By this point, the disorder will likely have become enduring and far harder to treat, while the person's physical health may have seriously deteriorated to such dangerous levels that the only option is hospitalisation.

An alternative to unnecessary prolonged hospitalisation

Inpatient hospitalisation for an eating disorder is most often a late stage and emergency care treatment that focuses on addressing the immediate physical symptoms rather than the underlying issues and trauma at the root of the disorder.

It is a necessary option for those who are critically ill and require immediate stabilising treatment.

However, there is little evidence to suggest that longer-term hospitalisation, past this point, offers any benefits over an outpatient or day patient programme, and is often unnecessary for those who are no longer at clinical risk. Yet inpatient treatment can last up to six months or longer and is significantly more expensive.

With inpatient care often taking place at a location far away from the patient’s home, prolonged treatment can be distressing and disruptive to a patient’s life.  It can dissociate people from their family and social networks, leaving them unsupported and unable to effectively transition back into their everyday lives.

Additionally, many inpatient wards are known as “universities of bad behaviours” for the ways in which patients learn to falsify their weights, hide food, and avoid effective treatment, habits that are clearly counterproductive to sustained recovery.  In fact, under the current treatment landscape, relapse rates for anorexia and bulimia are worryingly high, in the range of 35-60%.

Disrupting the current landscape

One exciting prospect to fill this gap is the emergence of a new system of care that focuses on early intensive, multidisciplinary day treatment.

Orri, based in central London, is the UK’s first multidisciplinary intensive day clinic for eating disorders not linked to an inpatient service. Treatment takes place through a tailored and “stepped” programme structure, providing everything from full-day support, to evening-only and weekend programmes for those with daytime commitments such as work or college. This type of treatment, whilst popular and proven on the continent and in the US, is relatively rare in the UK.

Patients undergoing treatment at clinics such as Orri will receive a tailored programme of individualised, group and family therapy delivered by a multidisciplinary team consisting of psychiatrists, psychotherapists, psychologists, occupational therapists, and dieticians.

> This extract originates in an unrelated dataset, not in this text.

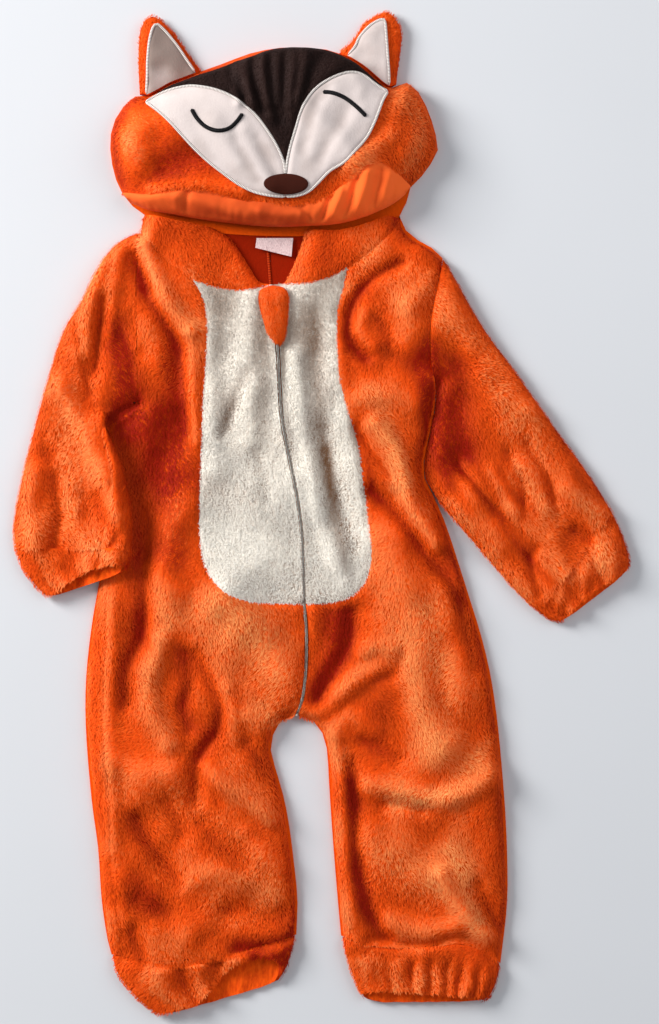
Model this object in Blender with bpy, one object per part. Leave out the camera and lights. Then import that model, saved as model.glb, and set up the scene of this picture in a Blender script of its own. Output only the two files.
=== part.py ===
"""A toddler's fox onesie in plush, laid out flat on its back, face up.

Plan positions are millimetres in the garment's own frame: +X to its left-hand side as it is
looked down on, +Y towards the hood, +Z up from the surface that it lies on.
"""
import math

import bpy
import numpy as np
from mathutils import Vector
from mathutils.geometry import delaunay_2d_cdt

MM = 0.001

# Driving dimensions, millimetres
SEAM_GAP = 0.3  # between two pieces that are sewn together
STACK_GAP = 0.3  # between two layers that lie on each other
BACK_THICK = 3.0  # back panels, their pile pressed flat by the weight
PLUSH_THICK = 7.5  # knit backing and its standing pile
FRONT_TOP = 14.5  # usual height of the front's pile above the surface
EDGE_TOP = 7.0  # height of the front's pile at a side seam
EDGE_ROUND = 24.0  # how far in from a side seam the front reaches its full height
EDGE_CALM = 12.0  # how far in from an edge the folds reach their full height
UNDERSIDE_SHARE = 0.2  # how much of a fold the underside of the plush follows
FOLD_RISE = 1.7  # how strongly the ridges in the tables of folds stand up
FOLD_SINK = 1.6  # and how strongly the troughs sink in
LEAST_FRONT = 5.6  # lowest that the front's pile sinks to
ZIP_SUNK = 2.0  # how far the zip tape lies below the pile beside it
ZIP_THICK = 4.0
HOOD_TOP = 38.0
HOOD_EDGE_TOP = 12.0
HOOD_LEAST = 8.0  # lowest that the hood's upper layer comes at its rim
HOOD_ROUND = 46.0
MOUTH_SHARE = 0.52  # height of the hood's rim, as a share of the dome behind it
MOUTH_ROUND = 46.0
LINING_THICK = 4.0
LINING_GATHERS = 20
LINING_SWELL = 1.3  # height of the lining's gathers
LINING_CALM = 0.35  # share of that height left at the seam
LINING_LOW = 1.0  # how far the lining lies below the hood's own form
CROWN_THICK = 2.6
CHEEK_THICK = 2.2
EYE_WIDTH = 3.6
EYE_THICK = 1.3
NOSE_THICK = 2.6
APPLIQUE_GAP = 0.45
EAR_TOP = 11.0
EAR_EDGE_TOP = 5.0
EAR_ROUND = 16.0
EAR_LEAST = 4.0
EAR_TILTS = {"left": 0.13, "right": -0.03}  # how steeply each ear falls away to the right
EAR_INNER_THICK = 2.0
TAB_THICK = 9.0
TAB_EDGE = 2.0  # the tab's thickness at its edge
TAB_ROUND = 11.0
TAB_CLEAR = 0.6  # between the tab and the front that it lies on
ZIP_WIDTH = 2.6
LABEL_THICK = 0.9
TUBE_HOLLOW = 3.4  # clear height inside a sleeve or cuff
TUBE_LEAST = 0.6  # least clear height, where a tube is thin
TUBE_WALLS = 9.7  # both layers of a tube together
TUBE_WALL_LEAN = 1.5  # how much thicker the upper layer is than the lower
TUBE_ROUND = 20.0  # how far in from its folded edge a tube reaches its full height
TUBE_UNDER_ROUND = 7.0  # and how far in its underside comes down to rest
TUBE_HOLLOW_ROUND = 9.0
TUBE_FOLLOW = 0.35  # share of a tube's length over which it takes up its seam line's form
TUBE_CROWD = 0.4  # how much closer its points stand at the folded edges
CUFF_CORNER = 0.09  # share of a cuff's length that its hem is rounded back by at the edges
CUFF_CORNER_ROUND = 14.0
CASING_SHARE = 0.35  # share of a cuff's length that the groove at its seam takes

SEAM_STEP = 14.0  # spacing of points along a seam
SEAM_CLEAR = 3.4  # between a seam and the loose points near it
FILL_STEP = 25.0  # spacing of points inside a panel
FOLD_STEP = 14.0  # spacing of points along a fold's crest and feet
FOLD_CLEAR = 8.4  # least distance between such points
BACK_STEP = 45.0
EDGE_BANKS = (4.0, 12.0)  # rows of points beside an outer edge, by their distance from it
EDGE_CLEAR = 18.5  # how far from an outer edge the loose points start
HOOD_STEP = 15.5
RUCHE_STEP = 6.0  # spacing of points in the crown's gathers
RUCHE_FOOT = 362.0  # the crown's gathers fade out below this
HOOD_SEAM_POINTS = 67
TUBE_EDGE = 5.5  # thickness of a tube's wall at its folded edges
SEAM_HEIGHT = 5.0  # height of a tube's folded edge
SLEEVE_TOP = 14.5  # a sleeve's thickness, both layers
SLEEVE_CLEAR = 2.0  # between the left sleeve and the side that it lies on
CARRY_FROM = 100.0  # how far up the left sleeve starts to lift over that side
CARRY_RUN = 15.0
CARRY_REACH = 26.0  # how far beside the body the sleeve comes down to the surface again
SEAM_SHIFT = 1.3  # between a tube's end and the panels that it is sewn to
EAR_STAND = (0.0, 0.15)  # a seam allowance between the ear and the hood edge

# Seam lines, as points (x, y) that a smooth curve runs through
ARMHOLE_LEFT = [(-163, 256), (-166, 230), (-167, 190), (-166, 145), (-166, 102)]
SIDE_LEFT = [(-166, 102), (-175, 96), (-183, 91.5), (-190, 86), (-195, 78), (-194, 66), (-190, 52),
             (-187, 36), (-188, 10), (-193, -13), (-200, -54), (-208, -100), (-213, -148),
             (-213, -195), (-208, -256), (-202, -301), (-199, -346), (-194, -380), (-190, -396)]
CASING_LEFT = [(-190, -396), (-150, -401), (-105, -397), (-60, -388), (-23, -378)]
INSEAM_LEFT = [(-24.5, -180.5), (-37, -185), (-44, -198), (-46, -213), (-41, -231), (-34, -256),
               (-29, -283), (-25, -315), (-22, -346), (-23, -378)]
INSEAM_RIGHT = [(-21.5, -180.5), (-10, -184), (-2, -192), (4, -209), (6, -238), (8, -270), (11, -310),
                (14, -346), (17, -379)]
CASING_RIGHT = [(17, -379), (43, -387), (75, -389), (120, -385), (142, -390), (161, -404)]
SIDE_RIGHT = [(99, 21), (111, -6), (128, -58), (147, -121), (157, -175), (164, -247), (167, -301),
              (167, -350), (161, -404)]
ARMHOLE_RIGHT = [(109, 232), (101, 196), (97, 167), (98, 140), (102, 118), (102, 98), (97, 72),
                 (92, 50), (93, 32), (99, 21)]
SHOULDER_RIGHT = [(70, 270), (74, 260), (82, 251), (97, 243), (109, 232)]
SHOULDER_LEFT = [(-163, 256), (-162, 263), (-160, 271)]
CENTRE_UPPER = [(-45, 208), (-44, 180), (-40, 150), (-38.5, 122), (-36, 86), (-29, 50), (-22, 14),
                (-18, -22), (-16, -79)]
CENTRE_LOWER = [(-16, -79), (-14, -112), (-15, -144), (-18, -166), (-23, -180.5)]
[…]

Treatment plans are flexible in intensity and duration. They can include body-based therapy such as yoga and meditation, individual dietary advice, individual psychiatry sessions, psychotherapy and psychological input, active care therapy and occupational therapy input (such as practical cooking lessons and sessions on eating out), and group sessions on everything from menu planning to sexual health and intimacy.

Treatment is designed to fit around a patient’s needs as they return to their lives without an eating disorder - preventing expensive and long-stay inpatient hospitalisation and the high likelihood of readmission.

The stepped care approach can also contribute to helping carers feel more empowered as they can take a more active role in the person's recovery, with education and peer support offered to address the significant impact that eating disorders can have on family dynamics.

This is a stark and much-needed alternative to hospitalisation.

The launch of clinics such as Orri signals an important shift on current provision for the early intervention and longer-term management of eating disorders.

Orri is currently applying to participate in clinical trials to determine the clinical and cost effectiveness of an intensive “stepping into day treatment” approach versus in patient treatment “as usual” for eating disorders.

It is hoped that the findings of such trials will support advice to government to facilitate scaling of the early intensive, multidisciplinary day treatment model across the NHS, potentially opening the door to large-scale, long-term and well-overdue disruption of the treatment landscape.